There was little rest for this defence, either.
Wallace cut out one centre from the left brilliantly before Hagan sliced a ball yards off the line when there were unmarked men waiting to shoot it into the net.
Yet when Blackpool crossed the half-way line with one of these one-man Mortensen break-aways the lead was reduced in the fifth minute of the half.
The leader’s speed took him past Latham.
It was an undisputed penalty and MORTENSEN took it for once and converted with a fast rising shot.
Two minutes later Mortensen had the Sheffield defence in a panic again when he reached the line after a race for a ball which nobody expected him to get and sliced his centre inches over the bar.
The entire match was tumbling upside down. That penalty goal had made a difference.
Three Blackpool raids with a new punch in them were repelled. Then in the 12th minute of the half it was 3-2.
Never have I seen a game take such a switchback in so few minutes.
The United answer to this dramatic, unexpected challenge was a series of swift raids. In one of them Sibley cleared off the line, and in another Wallace dived at the feet of two advancing forwards as a short back pass to him was braked by the mud.
Result:
SHEFFIELD UNITED 4 (Hagan 5min, Brook 20min, Rickett 33min, 68min)
BLACKPOOL 2 (Mortensen 50min, Eastham 57min)
COMMENTS ON THE GAME
For too long half-backs lost grip on Sheffield's inside forwards.
Rickett, one of the best wing forwards going, came storming into match and continually beat full-back.
THE BOOM-AND THE PAY
Football is no Klondyke - but it can
afford a living wage
By “Spectator”
I hope the clubs accept it. In this boom season there must be few that cannot afford it.
I met one of them the other day.
Little left
"I CAN just about get by.” he said. “But I’m fortunate - I’m not married. All I’ve left after paying income tax and 30s. a week at the 'digs' is £2 10s.
“You can’t put a lot of that on one side in these days - and I can’t get a job to make a bit extra because the club expect us to report for training every day.”
This man, until he went away to war was never out of his club's first team, has now to play in the reserve team.
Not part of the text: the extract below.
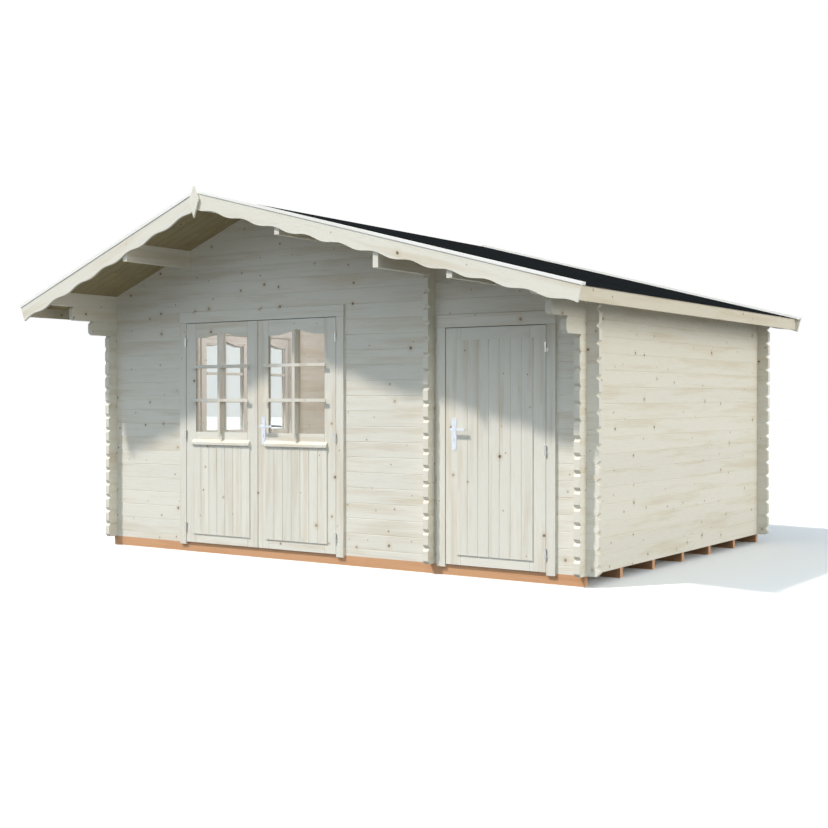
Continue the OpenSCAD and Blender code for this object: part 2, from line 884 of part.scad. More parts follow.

Under the sliding-scale clause which caused the Jock Dodds crisis, he has to accept second- team wages until he can play himself back into front-rank football, or until the man he understudies is disabled or begins to fade out.
No, football is not the Klondyke which often to the layman it appears to be, and while the present transfer system is permitted. to wreck the game’s financial structure, there will always be clubs in or near Queer-street.
Jottings from all parts
BY "SPECTATOR" 9 November 1946
War seemed far away - and yet was less than three years. It was Blackpool’s 1936-37 promotion season.
Who scored the goals for Sheffield? A heavyweight centre-forward called Jock Dodds.
The Blackpool team in this match on October 10th, 1936, was:
Wallace, Blair, Witham, Hill, Cardwell, Jones (S), Watmough, Hampson, Finan, Jones (T. W.),
All the papers were wrong.
In 1936-7, the club’s last promotion season, Blackpool won six successive away games between November 7th and January 1st.
The sequence was:
Bradford City (4-1), Chesterfield (4-0), Plymouth Argyle (3-1), Doncaster Rovers (4-0), Fulham (3-0), and Bury (3-2).
I know that Blackpool were disinclined to release this player after his wartime games with Gateshead.
But there was no alternative. He asked for his release, did not want to play at Blackpool.
It was in similar circumstances that to York went William Park, the centre-half, who dislocated an elbow in last weekend’s game.
“THE finest gentleman I’ve ever met on a football field.” That is what Harry Johnston, the Blackpool captain, says of Tommy Walker, the famous Chelsea inside-right.
A grand sporting team were Chelsea at Blackpool - every man jack of them. It is the second team from London which has played at Blackpool this season a game beyond a shadow of reproach.
The first were Arsenal, who may be losing games these days but know how to lose.
Which is what a few teams I am not naming don’t know.
WATCHING Blackpool defeat Chelsea was Jack Cross, the former A.T.C. cadet, who these days is a Grenadier Guardsman - and looks every inch of one.
I hear that this young outside-right, who played several games for the club in wartime football, is faster than ever today, and has won a lot of prizes on the running track in Services’ athletics
WHAT were the Chelsea directors thinking as they watched George Dick playing for Blackpool last weekend? It would be interesting to know.
For before the match they learned for the first time that this tall forward left the B.A.O.R, with a recommendation to the Chelsea board in his wallet - and came to Blackpool and showed it to Mr. Joe Smith instead.
NICE work, Hugh O'Donnell!
His “hat-trick” for Blackpool Reserves at Leeds was the 9 first for the team this season.
O’Donnell still packs a shot it which has dynamite in it. His 18 goals for Blackpool’s first team last season prove that.
I am told that in one recent match for the Reserves at Blackpool he hit one ball that cannoned down off the roof of the net and tore through the side net under its own impetus.
That goal never went on the record.
The referee gave a goal-kick!
***
STRANGEST goal in the League last weekend was scored for York City at Wrexham. The City were losing 3-0.
The forwards were out of the match.
The centre-half decided that he would show them how it should be done, raced out of the third full-back position, crossed the 'half-way line, took a surprised Wrexham defence by storm - and shot a grand goal.
Who was it? Bill Park, the centre-half who was transferred by Blackpool a month or two ago.